Paving the way for holding elections requires stopping arms supply and financial support to all infighting parties, to force them to accept holding elections under effective international supervision and to accept the Syrian people's choice — whatever it is — with a readiness to accept the logic of holding accountable those responsible for the horrific abyss of slaughter and displacement into which Syria fell.
Away from what should happen and what is possible within the complexities of the current Syrian situation, at beginning of recorded history Egypt and Syria were one state under one flag. Thus, a psychological, social and civilisational accumulation has been formed, or it implies a high degree of similarity between the two peoples.
He who follows the relationship between Egypt and Syria will find that it started since the ancient Pharaonic era. The obelisk erected by Men-Kheper-Ra, better known as Thutmose III, the greatest warrior king in Ancient Egypt, still stands in a town on the Syrian-Turkish border. In the battle of Qadesh, the local military battalion assigned to defend King Ramses II, who rushed to attack the Hittites hoping to achieve a sudden victory like that of Thutmose III in the Battle of Megiddo, saved Ramses when he found himself besieged and separated from his army and was about to fall in captivity.
The subsequent foreign occupation included Egypt and Syria under one state during the time of the Greeks and the Romans. During the Arab-Islamic era, the two countries were in mostly under single rule. In the modern age, Muhammed Ali, founder of the Egyptian modern state, managed to unify the Levant with Egypt into one state. His son, Ibrahim Pasha, who revived the Egyptian military from a slumber that had lasted 25 centuries and astounded the world with the victories he achieved against the Ottoman Empire, which reached to destroying the Turkish army completely and capturing its commander and its entire fleet, unified the Levant and Egypt under the flag of one country, although for a short period.
Egypt and Syria were unified in the period from February 1958 until September 1961 during the the rule of late leader Gamal Abdel Nasser and Syrian President Shukri Al-Qawatli. When Egypt and Syria were subject to criminal Zionist aggression in 1967, leaving them defeated without war, they entered into exceptional coordination in order to strike back against the aggression. This culminated in the October War in 1973, which witnessed a concurrent Egyptian and Syrian attack.
In any case, what connects the Egyptian and Syrian people is one of the deepest ties that binds the Egyptian people to any other Arab people. All geostrategic considerations and balances, along with geographic neighbours that occupied Arab lands and countries (specifically Turkey and the Zionist entity), demand doing the impossible to preserve the unity of the Syrian state.
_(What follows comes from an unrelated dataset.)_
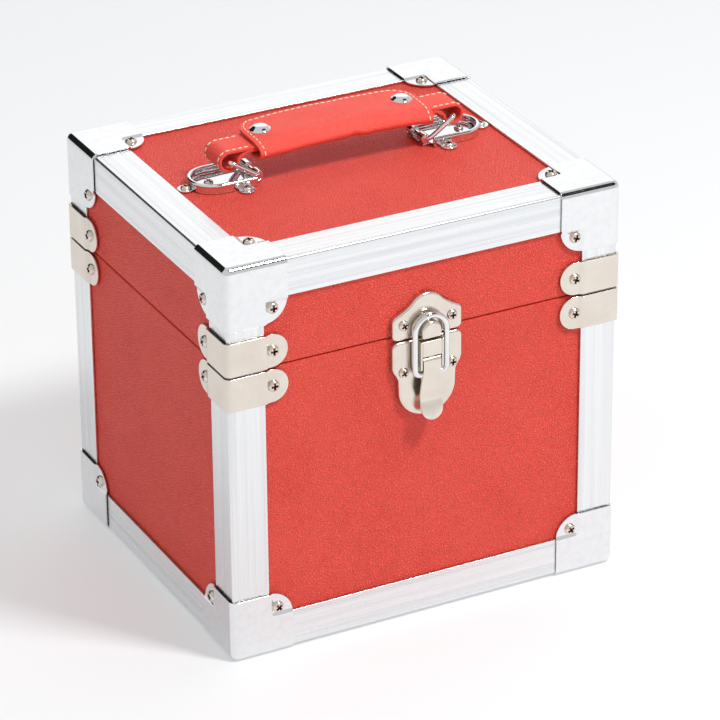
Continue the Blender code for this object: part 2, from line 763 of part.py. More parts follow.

Moreover, any real combating of terrorism must pass through vanquishing the forces of the same that are wreaking havoc and slaughter in Syria — specifically Al-Nusra Front and the Islamic State. Let the settlement in Syria be made between the Syrian state and the civil forces that are striving to build an honest democratic system that respects human rights and freedoms, or even that were engaged in a violent confrontation with it. Consideration of contingencies and the realities of balances with local, regional and international powers demand that the opposition reconcile with the Syrian state to save Syria's unity and its decent people.